According to Tian Fenglin, since its listing in 2006, the Industrial and Commercial Bank has cumulatively distributed 1.58 trillion yuan in cash dividends to shareholders, with a dividend payout ratio maintained above 30% for many years. Starting in 2024, the bank will optimize its dividend mechanism, implementing both interim and annual dividends to further enhance the investor return experience.
Tian Fenglin stated, “In 2025, our A-share and H-share stock prices rose by 14.6% and 20.7%, respectively, corresponding to average dividend yields of 4.22% and 5.99%, significantly higher than the same period’s fixed deposit rates and ordinary financial product yields, demonstrating outstanding long-term investment value.”

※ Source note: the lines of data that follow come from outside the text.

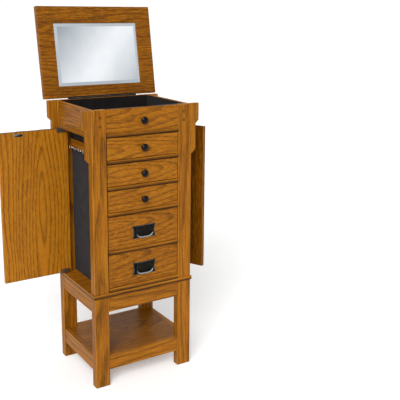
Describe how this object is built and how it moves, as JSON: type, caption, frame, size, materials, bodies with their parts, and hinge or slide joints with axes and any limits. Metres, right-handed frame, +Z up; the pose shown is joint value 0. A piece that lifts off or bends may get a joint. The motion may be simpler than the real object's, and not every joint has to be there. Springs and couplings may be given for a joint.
{
  "type": "jewelry armoire",
  "caption": "Mission-style jewelry armoire on a four-leg stand: lift-up mirror lid over a felt tray, drawers with knobs and bail pulls, and two swing-out necklace side doors.",
  "frame": {"origin": "on the floor, under the middle of the case", "axes": "+Z up, -Y out of the drawer fronts, +X to the right of someone facing the drawers"},
  "size_m": [0.7386, 0.4311, 1.375],
  "materials": {
    "oak": "honey-stained oak, satin lacquer",
    "drawer_wood": "plain sanded wood, light stain",
    "felt": "black felt lining",
    "mirror_glass": "silvered glass with a bevelled edge",
    "gunmetal": "dark gunmetal, worn bright on edges",
    "black_enamel": "gloss black"
  },
  "bodies": {
    "cabinet": {"apron_front": "oak", "apron_left": "oak", "apron_rear": "oak", "apron_right": "oak", "back_panel": "oak", "base_moulding": "oak", "case_rail_1": "oak", "case_rail_2": "oak", "case_rail_3": "oak", "case_rail_4": "oak", "case_rail_5": "oak", "case_rail_6": "oak", "corbel_front_left": "oak", "corbel_front_right": "oak", "corbel_rear_left": "oak", "corbel_rear_right": "oak", "false_front": "oak", "false_front_knob": "black_enamel", "hook_rail_left": "oak", "hook_rail_right": "oak", "leg_front_left": "oak", "leg_front_right": "oak", "leg_rear_left": "oak", "leg_rear_right": "oak", "lid_hinge": "gunmetal", "lower_shelf": "oak", "partition_left": "felt", "partition_right": "felt", "post_front_left": "oak", "post_front_right": "oak", "post_rear_left": "oak", "post_rear_right": "oak", "side_panel_left": "oak", "side_panel_right": "oak", "tray_liner": "felt"},
    "lid_body": {"lid": "oak", "lid_mirror": "mirror_glass"},
    "door_left_body": {"door_left": "oak", "door_left_hinge_top": "gunmetal", "door_left_hinge_bottom": "gunmetal"},
    "door_right_body": {"door_right": "oak", "door_right_hinge_top": "gunmetal", "door_right_hinge_bottom": "gunmetal"},
    "drawer_1_body": {"drawer_1_front": "oak", "drawer_1_box": "drawer_wood", "drawer_1_knob": "black_enamel"},
    "drawer_2_body": {"drawer_2_front": "oak", "drawer_2_box": "drawer_wood", "drawer_2_knob": "black_enamel"},
    "drawer_3_body": {"drawer_3_front": "oak", "drawer_3_box": "drawer_wood", "drawer_3_knob": "black_enamel"},
    "drawer_4_body": {"drawer_4_front": "oak", "drawer_4_box": "drawer_wood", "drawer_4_pull_plate": "gunmetal"},
    "drawer_5_body": {"drawer_5_front": "oak", "drawer_5_box": "drawer_wood", "drawer_5_pull_plate": "gunmetal"},
    "drawer_4_bail_body": {"drawer_4_bail": "gunmetal"},
    "drawer_5_bail_body": {"drawer_5_bail": "gunmetal"}
  },
  "joints": [
    {"name": "lid_hinge_turn", "type": "hinge", "parent": "cabinet", "child": "lid_body", "pos_m": [0, 0.1676, 1.03245], "axis": [1, 0, 0], "range_deg": [0, 100]},
    {"name": "door_left_swing", "type": "hinge", "parent": "cabinet", "child": "door_left_body", "pos_m": [-0.191, 0.11475, 0.65], "axis": [0, 0, 1], "range_deg": [-10, 90]},
    {"name": "door_right_swing", "type": "hinge", "parent": "cabinet", "child": "door_right_body", "pos_m": [0.191, 0.11475, 0.65], "axis": [0, 0, 1], "range_deg": [-25.5, 74.5]},
    {"name": "drawer_1_slide", "type": "slide", "parent": "cabinet", "child": "drawer_1_body", "axis": [0, -1, 0], "range_m": [0, 0.2]},
    {"name": "drawer_2_slide", "type": "slide", "parent": "cabinet", "child": "drawer_2_body", "axis": [0, -1, 0], "range_m": [0, 0.2]},
    {"name": "drawer_3_slide", "type": "slide", "parent": "cabinet", "child": "drawer_3_body", "axis": [0, -1, 0], "range_m": [0, 0.2]},
    {"name": "drawer_4_slide", "type": "slide", "parent": "cabinet", "child": "drawer_4_body", "axis": [0, -1, 0], "range_m": [0, 0.2]},
    {"name": "drawer_5_slide", "type": "slide", "parent": "cabinet", "child": "drawer_5_body", "axis": [0, -1, 0], "range_m": [0, 0.2]},
    {"name": "drawer_4_bail_swing", "type": "hinge", "parent": "drawer_4_body", "child": "drawer_4_bail_body", "pos_m": [0, -0.1709, 0.58405], "axis": [-1, 0, 0], "range_deg": [0, 90]},
    {"name": "drawer_5_bail_swing", "type": "hinge", "parent": "drawer_5_body", "child": "drawer_5_bail_body", "pos_m": [0, -0.1709, 0.44335], "axis": [-1, 0, 0], "range_deg": [0, 90]}
  ]
}
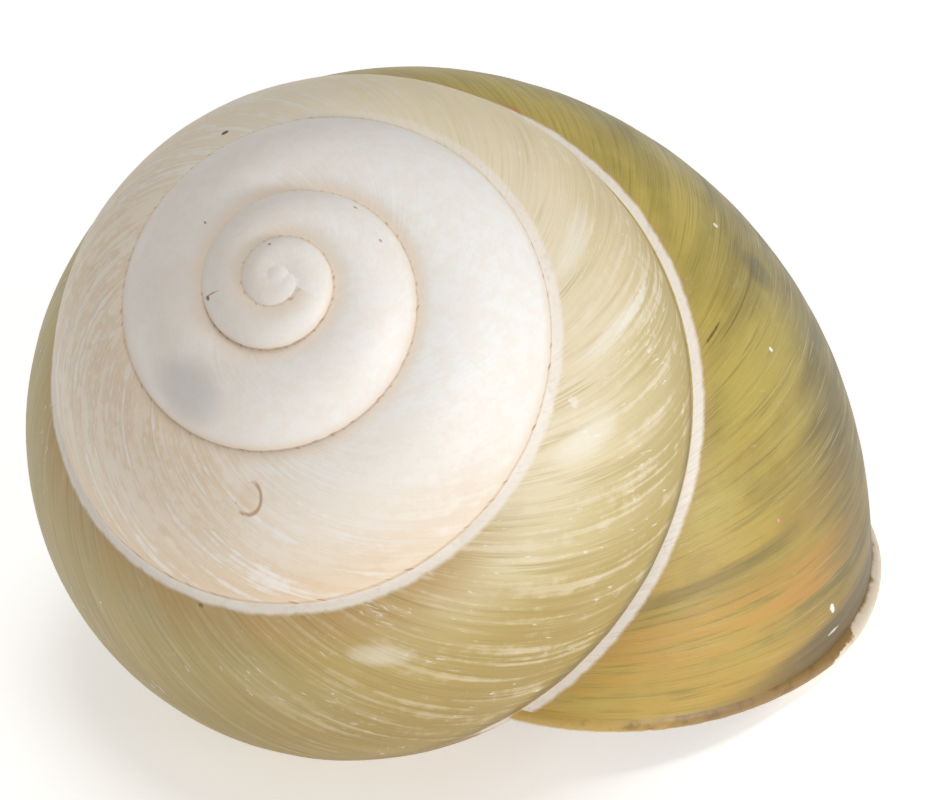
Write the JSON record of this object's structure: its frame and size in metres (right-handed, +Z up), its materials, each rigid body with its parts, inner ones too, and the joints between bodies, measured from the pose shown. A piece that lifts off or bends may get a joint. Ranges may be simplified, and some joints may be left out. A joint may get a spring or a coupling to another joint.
{
  "type": "land snail shell",
  "caption": "Empty globose land snail shell with five right-handed whorls, a low spire, a deep suture and a wide mouth with a narrow turned-out lip, lying mouth down.",
  "frame": {"origin": "centre of the footprint box, on the plane that the shell rests on", "axes": "+Z up; -Y is the side that the spire and the start of the lip face; +X is the side of the growing end, where the mouth's edge stands out"},
  "size_m": [0.045, 0.0432, 0.0365],
  "materials": {
    "shell": "limy shell, satin where its thin skin is left: white worn tip, cream and tan upper whorls, olive-brown last whorl with darker growth lines, pale lip"
  },
  "bodies": {
    "root": {"shell": "shell"}
  },
  "joints": []
}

Liu Jun added that the Industrial and Commercial Bank’s capital size ranks first in the global banking industry, and changes in capital levels serve as a market benchmark. In terms of price-to-book ratio and dividend return rate, the bank’s investment return rate significantly exceeds similar investments and financial products, highlighting its investment value.
Liu Jun stated, “Our bank will dynamically optimize capital planning and dividend arrangements in line with market conditions, based on the long-term steady development needs of the capital market. If there is a demand in the market to increase the dividend rate, our bank will respond positively and truly meet market expectations.”